SIEM tools are only as effective as the quality of the data provided. Since this data is typically from logs and network sensors, SIEM systems often lack the kind of information needed to quickly and accurate identify and validate persistent threats. In addition, while SIEM tools offer significant correlation technology, their analysis of behavior is limited to identifying statistical anomalies across isolated events observed by disparate sensors. They are not well suited to analyzing endpoint behavior directly.

As a result, the information accessible to SIEM tools does not provide the context required to identify causal relationships between otherwise inconspicuous events. This makes them particularly susceptible to evasion by knowledgeable attackers who utilize “low and slow” tactics where the components of the attack are spread out over time and across target systems. Even when SIEM systems do manage to identify such tactics, their lack of context means they have no visibility into the impact of the attack on the endpoint or on the enterprise at large.

ETDR solutions that specialize in capturing system behavior on the endpoint offer a much richer set of data, with true context, coupled with real-time analysis. And because ETDR solutions capture the full context of endpoint behavior, they are able to quickly dissect the anatomy of an attack in progress. This allows security analysts to quickly identify, validate and classify attacks that otherwise would not be visible. This enhanced context extends beyond malware execution to expose the attacker’s intentions, allowing analysts to prioritize threats based on their risk to the enterprise.

The emergence of ETDR solutions does not mean that the end is near for SIEM systems. On the contrary, the two technologies can work together to create a ‘force multiplier’ that makes the entire security infrastructure smarter and more agile. Endpoint threat detection and response solutions can export their real-time contextual data to SIEM solutions that have already been deployed in enterprise SOCs (Security Operations Centers). Their ability to capture detailed, precise endpoint data and share it with other security and aggregation platforms gives SOC operators and incident responders a fuller, more comprehensive view of threats.

Conclusion

Today it seems as if APTs are winning the information security war. Enterprises live in a state of "continuous compromise". They need weeks or months to detect unfolding attacks, and sometimes months or years to determine the root causes of those attacks.

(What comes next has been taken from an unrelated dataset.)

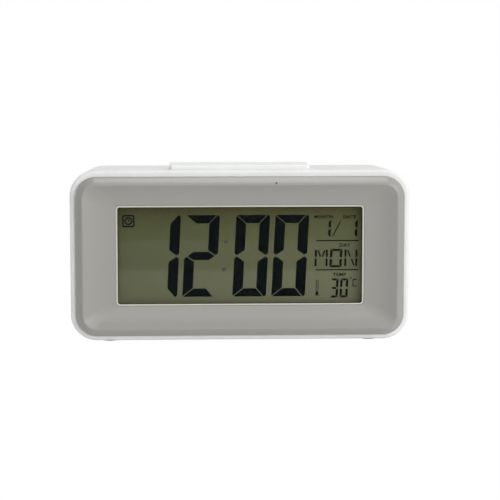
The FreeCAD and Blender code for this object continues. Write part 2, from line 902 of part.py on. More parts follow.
def key_cap(x):
    """Key with a flange behind the wall and a stem down to its switch."""
    flange_back_y = key_flange_y - key_flange_thick
    half, reach = key_width / 2, key_height / 2
    top_y = rear_y + key_proud
    cap = upright_prism(half, key_z - reach, key_z + reach, flange_back_y, top_y, key_corner, x)
    flange = block(x - half - key_flange, x + half + key_flange, flange_back_y, key_flange_y,
                   key_z - reach - key_flange, key_z + reach + key_flange)
    stem = square_bar(at(x, plunger_y, key_z), backward, stem_side, key_flange_y - plunger_y)
    return fused([cap, flange, stem])


def slide_switch_body():
    body = block(slide_middle_x - slide_width / 2, slide_middle_x + slide_width / 2, key_board_y, slide_top_y,
                 key_z - slide_height / 2, key_z + slide_height / 2)
    half_slot = (lever_side + slider_travel) / 2 + lever_play
    half = lever_side / 2 + lever_play
    slot_y = slide_top_y - lever_foot - lever_play
    return body.cut(block(slide_middle_x - half_slot, slide_middle_x + half_slot,
                          slot_y, slide_top_y + past, key_z - half, key_z + half))


def slide_lever():
    foot = at(slider_x, slide_top_y - lever_foot, key_z)
    return square_bar(foot, backward, lever_side, lever_foot + lever_rise)


def slide_knob():
    """Ribbed knob whose flange covers the slot from inside and takes the switch's lever."""
    half, reach = knob_width / 2, knob_height / 2
    top_y = rear_y + knob_proud
    back_y = slide_top_y + lever_play
    cover = half + slider_travel + knob_play + knob_cover
    knob = block(slider_x - half, slider_x + half, back_y, top_y, key_z - reach, key_z + reach)
    flange = block(slider_x - cover, slider_x + cover, key_flange_y - key_flange_thick, key_flange_y,
                   key_z - reach - knob_flange, key_z + reach + knob_flange)
    socket = square_bar(at(slider_x, back_y - past, key_z), backward, lever_side + 2 * lever_play,
                        lever_rise + past)
    grooves = [block(x - groove_width / 2, x + groove_width / 2, top_y - groove_depth, top_y + past,
                     key_z - knob_height, key_z + knob_height)
               for x in centred(slider_x, slider_x, knob_groove_count, 2 * groove_width)]
    return knob.fuse(flange).cut([socket] + grooves)


# ---------------------------------------------------------------- push bar

def snooze_bar():
    """Hollow bar with a flange under the case's top and two stems down to the switches."""
    flange_top = top_inside(bar_back_y) - stop_gap
    low_z = flange_top - bar_flange_thick
    half = bar_width / 2
    body = level_prism(half, bar_front_y, bar_back_y, low_z, bar_top, bar_corner)
    body = body.makeChamfer(bar_bevel, [e for e in body.Edges if e.BoundBox.ZMin > bar_top - bar_bevel / 2])
    flange = slab(half + bar_flange, bar_front_y - bar_flange, bar_back_y + bar_flange, low_z, flange_top)
    roof_z = bar_top - bar_roof
    hollow = slab(half - bar_wall, bar_front_y + bar_wall, bar_back_y - bar_wall, low_z - past, roof_z)
    inside = [block(x - bar_rib / 2, x + bar_rib / 2, bar_front_y + bar_wall / 2, bar_back_y - bar_wall / 2,
                    low_z, roof_z + bar_roof / 2) for x in (-bar_stem_x, 0, bar_stem_x)]
    inside += [square_bar(at(place.x, place.y, snooze_plunger_z), upward, stem_side,
                          roof_z + bar_roof / 2 - snooze_plunger_z) for place in snooze_places()]
    return fused([body.fuse(flange).cut(hollow)] + inside)


def snooze_board():
    body = slab(snooze_board_width / 2, bar_y - snooze_board_depth / 2, bar_y + snooze_board_depth / 2,
                snooze_board_z - board_thick, snooze_board_z)
    return body.cut([bar_up(side * snooze_post_x, bar_y, small_screw_radius + screw_clear,
                            snooze_board_z - board_thick - past, snooze_board_z + past, post_sides)
                     for side in (-1, 1)])


# ---------------------------------------------------------------- battery bay

def battery_cells():
    """Three cells, turned end for end in turn, each with its raised positive end."""
    cells = []
    for index, z in enumerate(cell_heights()):
        way = at(1, 0, 0) if index % 2 == 0 else at(-1, 0, 0)
        middle = at(0, cell_y, z)
        minus = middle + way * (bay_length / 2 - plate_thick - cell_length)
        can = bar(minus, way, cell_radius, cell_length - cell_nub)
        cells.append(can.fuse(bar(minus, way, cell_nub_radius, cell_length, post_sides)).removeSplitter())
    return cells


def contact_plate(side, low_z, high_z, tag_z=None):
    """Sprung-steel plate on an end wall of the bay; it may have a solder tag."""
    face = side * (bay_length / 2 - plate_thick)
    half = plate_width / 2
    low_x, high_x = sorted((face, side * bay_length / 2))
    plate = block(low_x, high_x, cell_y - half, cell_y + half, low_z - half, high_z + half)
    if tag_z is None:
        return plate
    low_x, high_x = sorted((face, side * tag_end))
    return fused([plate, block(low_x, high_x, cell_y - tag_width / 2, cell_y + tag_width / 2,
                               tag_z - plate_thick / 2, tag_z + plate_thick / 2)])


def contact_plates():
    low, middle, high = cell_heights()
    return [contact_plate(-1, low, low, low), contact_plate(1, low, middle), contact_plate(-1, middle, high),
            contact_plate(1, high, high, high)]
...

However, endpoint threat protection and response solutions can turn the tables on attackers by providing comprehensive detection, visibility and contextual information across the enterprise. In short, endpoint threat detection and response solutions can eliminate the unfair advantages of persistent attackers and give IT organizations a powerful tool for closing the window on attack activities, identifying and remediating vulnerabilities, and preventing current and future breaches.